C'mon, say the skeptics
Critics doubt that. While they concede interactive media may eventually create a new way to relate human experience, they argue its impact on storytelling will be limited. Only 40 percent of American households now have personal computers, and about half of those are online.
"The major source of storytelling in the culture is still in commercials, films, television shows, and, to some extent, in newspapers and books - none of which is essentially interactive," says New York University's Neil Postman, author of "Amusing Ourselves to Death."
Proponents of this view also see corporations standing ready to co-opt the new storytelling genre, even before it takes hold of the popular imagination.
"One thing to look at is how companies will use the new interactive media to target particular types of people with particular types of stories that fit commercial, advertising, and profit-oriented goals," says Joseph Turow of the Annenberg School for Communications of the University of Pennsylvania in Philadelphia.
"They can now place a product they want me to buy electronically into a story, or they can create stories around products and give me a discount if I watch it," he says. At the end of the story, just click on "order now."

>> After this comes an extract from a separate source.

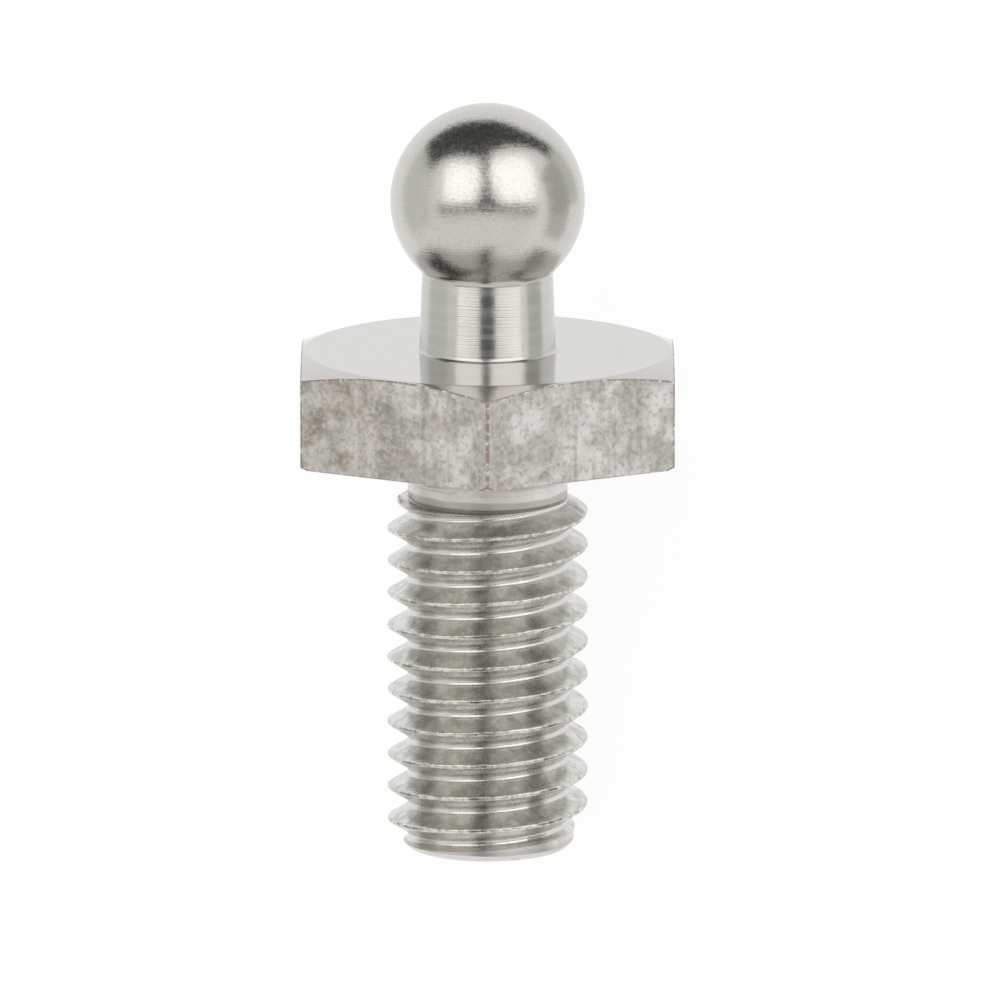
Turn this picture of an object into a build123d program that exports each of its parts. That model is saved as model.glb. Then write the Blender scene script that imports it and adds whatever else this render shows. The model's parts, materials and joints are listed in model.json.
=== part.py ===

While this medium is still developing, many educators have already recognized its potential and tapped into the interactive cyberworld.
"It's the first medium in a long time that encourages kids to write," says Felicia Halpert of Scholastic Network, an educational online service. "The medium is great for storytelling, learning how to tell stories, and being more involved in writing period."
Art vs. 'Nuk 'Em'
For his part, John, the intrepid sixth-grader, thrives in the invented worlds of cyberspace. He loves the graphics that portray everyday things in extraordinary ways. He likes learning how customs and behavior differ in story-based cybergames. And he often writes his own stories on the computer, sometimes based on characters and worlds portrayed in the computer games.
"I like those games because you have to think, but I also like games like Doom and Duke Nuk 'Em, where you just blast the guts out of everyone," John confesses. "It's a good way to let out steam."